To symbolize India’s millennia old tradition to connect to South East Asia with humanistic ideas, religious values, music and culture along with merchandise. The poem explores the necessity to renew this bond within the framework of mutual respect.
To quote from Tagore’s diary:
Tibet, Mongolia, Malayas, wherever India had preached her wisdom, had been through genuine human relations. To-day my pilgrimage is to witness those historical evidences of man’s holy access everywhere. Also to note is, that India of yore did not preach some cut and dried sermons, but inaugurated the inner treasure of man through architecture, sculpture, painting, music and literature, stamps of which remain in the deserts, woods, rocks, isles, rugged terrain and difficult resolves………”. [Java diary, July, 1927]
At a send-off to his journey to Singapore, Malaya, Java, Borneo, Sumatra and Indonesia on a three and a half month Southeast Asian tour in July 1927, Tagore said that he was going on a pilgrimage to India beyond its modern political boundaries.  ‘India’s true history reflected in the many stories of the Ramayana and Mahabharata will be seen more clearly’, he wrote, ‘when we are able to compare with the texts that are to found here [in Southeast Asia]’
While he journeyed from Singapore across the straits of Malacca towards Batavia Tagore wrote his poem ‘Srivijayalakshmi’ celebrating the renewal of a bond after a thousand-year separation, an ode to the ancient Srivijaya empire. A classical response to this poem was composed by a leading Javanese poet Doetadilaga (Timboel):
“Remember how we never could believe in days past that our love would know separation; perfect was our harmony, one our thought, one our soul and one our body, – the unity of God and creature nigh. Verily I saw in you my elder brother guiding me in the ways of the world, teaching me scripture, tongue and behavior, and all that we need to exist.”

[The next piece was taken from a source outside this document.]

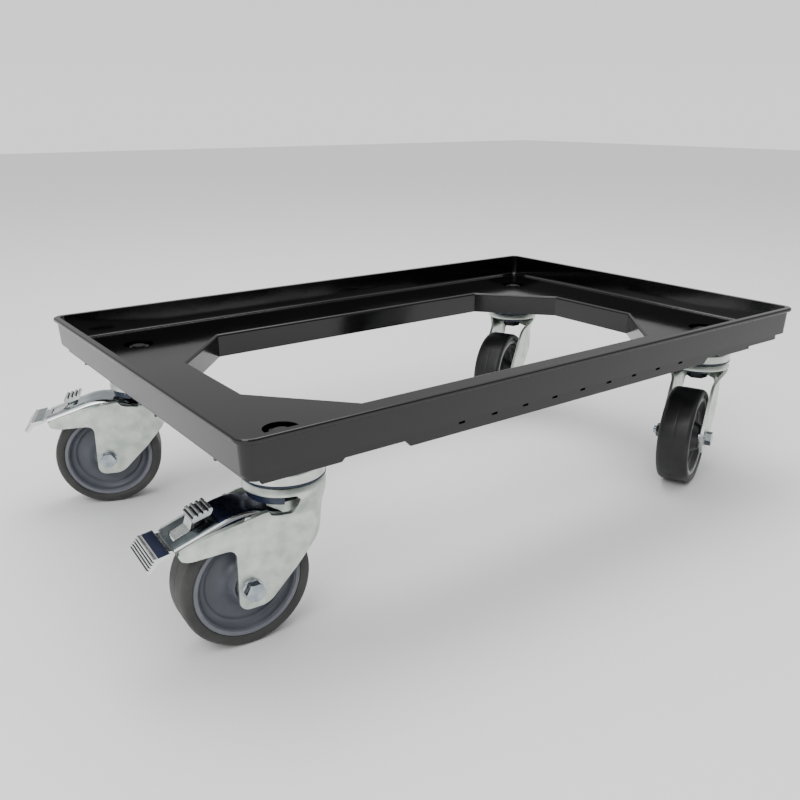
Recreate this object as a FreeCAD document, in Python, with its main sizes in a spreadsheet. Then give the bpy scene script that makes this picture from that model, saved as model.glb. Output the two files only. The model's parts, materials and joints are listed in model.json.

I think it is the intellectuals that brought the script along with their Sanskrit and Pali rolls to these lands. These monk students had gone to study Buddhism in the greatest centres that existed in South India of that time. A case in point is Tanjore in South India, which used to be a great centre of Buddhist learning. There is some credence to the theory that the Brahmins were afraid of the rapid expansion of Buddhism and felt threatened and were involved in a conspiracy to put an end to the spread of Buddhism. In any case, histories in the recipient countries such as Myanmar all speak of journeys by the Buddhist monks to Tanjore and Sri Lanka and bringing back of the manuscripts in Sanskrit and Pali and then putting down of Pyu, Mon and Bamar languages into the Pallava Script which evolved into the current written form.
Countries, which were Hindu or Buddhist, have remained so till today: Thailand, Burma, Laos, Cambodia, and Vietnam. All are predominantly Buddhist. The newly converted countries (to Islam) are Bangladesh, Malays of Malaysia and most Indonesians, where Buddhism and Hinduism survive to a small degree.
There were no Sultanates in what is now Malaysia. A HINDU prince from Majapahit kingdom PARAMESWARA by name came to the area, where the current city of Malacca stands, this was in the early 15th century. Soon after the mighty navigator Zheng He/Cheng Ho  came through Malacca and had taken the ruler to the Ming Court as a guest and had sent a Chinese princess as his consort. Malaccans surrounded themselves with clever Guajarati Moslem traders and shrewd Chettiars from Tamil Nadu. It was from the Guajarati, among who could be counted the First Bendahara of Malacca, that Islam spread in Malacca and what we now call Malaysia. Converted people are always more obstinate in their approach to religion than people born into the faith.
But Malaysia from the beginning had Indigenous peoples, also people who had migrated down from Yunnan and also people who had come up from Indonesian Islands including Bugis from Sulawesi. Interesting to note that the Bugis language was written with a script influenced by the Pallava script. Even the world MALAYA or Malay may have Pallava or Tamil origin since it means HILLS in Tamil and I have actually met an indigenous group in Kerala who are Australoid and are called MALAYAN. Meaning people of the Hills.
So, who are the Bumiputra anyway? Is Mahathir who was a PM before, who is the son of a recent migrant from India, an immigrant or Malay? And the Current PM of Malaysia, Najib Razak, who is descended from recent immigrants from Southern Sulawesi, an immigrant or Malay? Or many prominent businessmen who have gotten on to the Bumiputra concessions, who are of children of Afghan or Iranian migrants, Bumiputra?
India is the cultural motherland of most of these countries and their people, not the deserts of Arabia. The majority of the loan words in Malay language are from India, whereas the loan words from Arabic are usually related to the Religion of the Arabs.
It is nice to think of these things, after a very pleasant and short visit to Indonesia and Malaysia. Where I enjoyed such warmth and affection and needless to say. Excellent food.
As an erudite young man at our dinner party at Gotong Jaya up in the Genting Highlands remarked,
 And beyond that: Human. The same Species, despite our very human trait of segregating ourselves into one tribe or another, we are all in reality just one tribe!

I would borrow the title of the book from that great Indonesian writer, Pramoedya Ananta Toer…

We are not just BUMIPUTRA.. Meaning Children of the Land but BUMI MANUSIA. The earth of mankind.